In a week where over 157,000 votes were simply thrown away, and a European president was not allowed to board a plan because he was three minutes late, it’s perhaps not surprising that a judge has found himself cited in a case for abuse of power, brought against him by the very man he tried to bring to justice.
Judge Carlos Alexandre has been the thorn in the side of endless ‘arguidos’ in high profile cases of fraud and corruption – not least former Socialist prime minister José Sócrates.
Mr Sócrates has always maintained that the distribution of his case was ‘manipulated and falsified’ by judge Alexandre, who in the early days of Mr Sócrates’ misfortunes was dubbed by the tabloid press as Portugal’s ‘superjudge’.
The case was not subject to the normal ‘lottery’ process of distribution, nor was its assignment to Judge Alexandre done “to guarantee equality”, says the former PM’s defence. What actually happened was a “legal trick with the objective of arbitrarily choosing the judge in the case”.
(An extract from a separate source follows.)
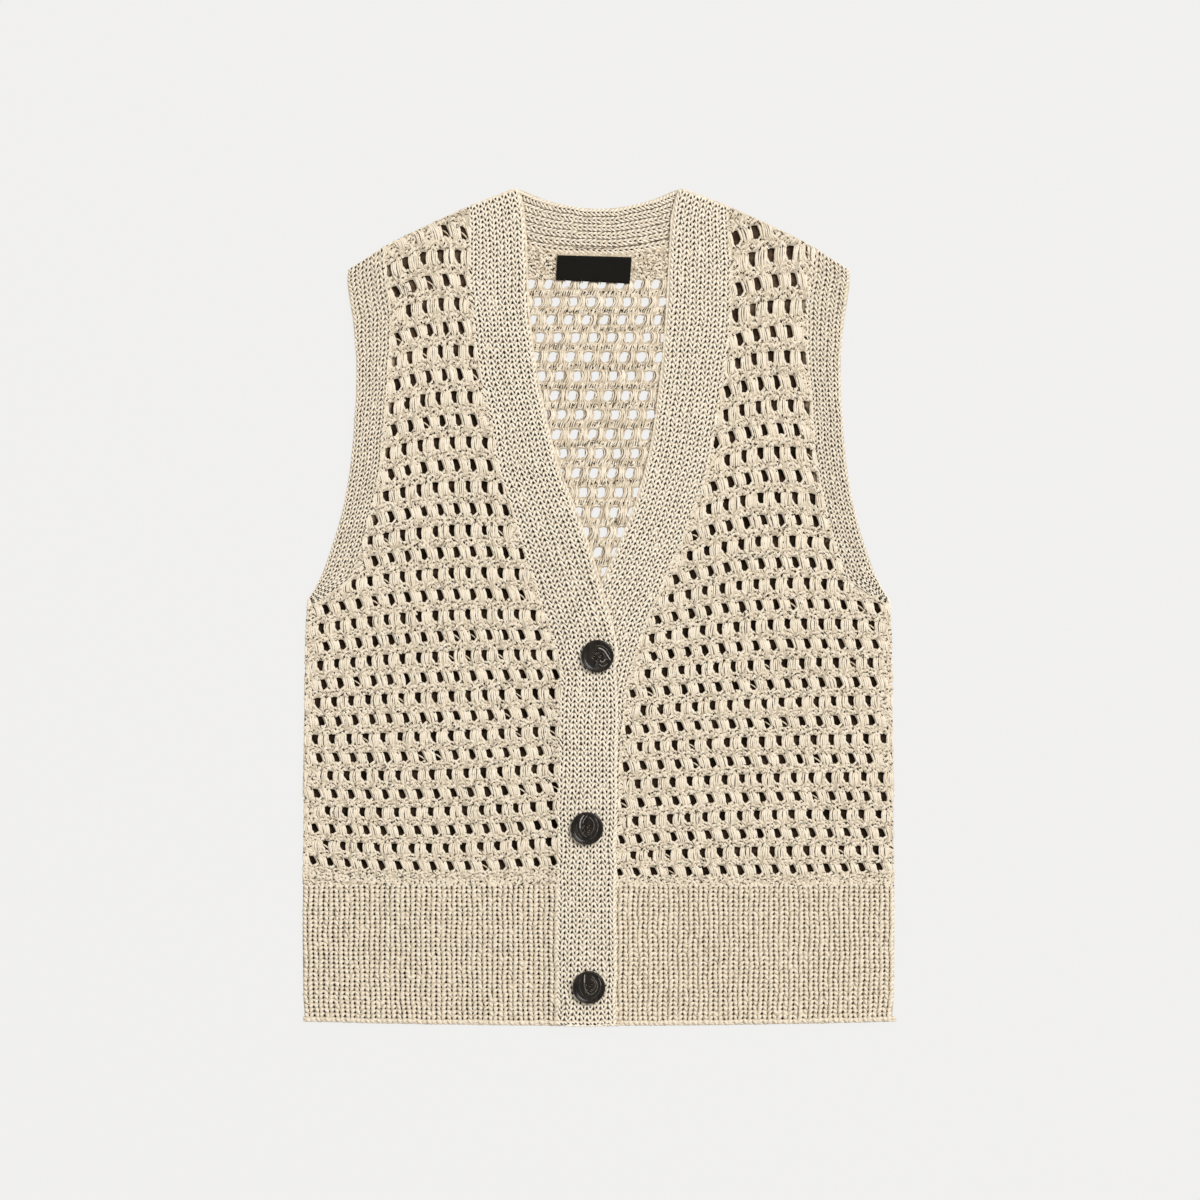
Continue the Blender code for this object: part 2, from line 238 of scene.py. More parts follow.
def copiesOf(table, count, shift, twist):
    # Copies of a table, each strand strayed a little: where across, where up, lift, width.
    size = (count, len(table), 1)
    swing = np.array((-1.0, 0.0, 1.0)) * chance.normal(0, twist, size)
    across = table[None, :, 0:6:2] + chance.normal(0, shift, size) + swing
    up = table[None, :, 1:6:2] + chance.normal(0, shift, size) - swing * 0.6
    lift = table[None, :, 7, None] - (0.8, 0.0, 0.7) + chance.normal(0, 0.13, size)
    widths = table[None, :, 6] * (1 + chance.normal(0, yarn["uneven"], size[:2]))
    return across, up, lift, widths


def runOf(line):
    # How far along a line each of its points is.
    return np.concatenate([[0], np.cumsum(np.hypot(*np.diff(line, axis=0).T))])


def edging(line, layer, length, width, lift, under=False):
    # A row of strands end to end along a line of points: the rolled rim of an edge.
    run = runOf(line)
    count = max(1, int(round(run[-1] / length)))
    places = (np.arange(count)[:, None] + (-0.12, 0.5, 1.12)) / count * run[-1]
    x = np.interp(places, run, line[:, 0])
    height = np.interp(places, run, line[:, 1]) + chance.normal(0, 0.12, places.shape)
    z = floorOf(layer, x, height) + lift - (0.35, 0.0, 0.35)
    return rolled(shortTube, np.stack([x, height, z], -1), np.full(count, width), toneOf(count), 0.8, under)


def toneOf(count, level=0.60, spread=0.06):
    # How light each strand is, from 0 for the darkest.
    return level + chance.normal(0, spread, count)


# Materials
def node(tree, kind, inputs, **settings):
    # A new node's outputs; each of its inputs gets a value or another node's output.
    new = tree.nodes.new("ShaderNode" + kind)
    for key, value in settings.items():
        setattr(new, key, value)
    for key, value in inputs.items():
        if isinstance(value, bpy.types.NodeSocket):
            tree.links.new(value, new.inputs[key])
        else:
            new.inputs[key].default_value = value
    return new.outputs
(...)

And in taking on ‘Marquês’ – as the case focusing on Mr Sócrates and sundry others is called – judge Alexandre ‘went to town’: Mr Sócrates was charged with 31 crimes including money- laundering, fiscal fraud, document falsification and passive corruption.
All this took years: Mr Sócrates’ miseries with judge Alexandre began in 2014; he was only formally charged after months in prison/ under house arrest, in 2017 – and in 2021 he saw another judge entirely throw out 25 of the crimes he had initially been charged with (click here).
In other words, there is a lot José Sócrates has to say on this subject, which now has a day for its ‘instruction hearing’ at Lisbon’s court of appeal – March 11, at 2.30pm.
An instruction hearing is essentially for the presiding judge to hear evidence and then decide whether there is a case to answer.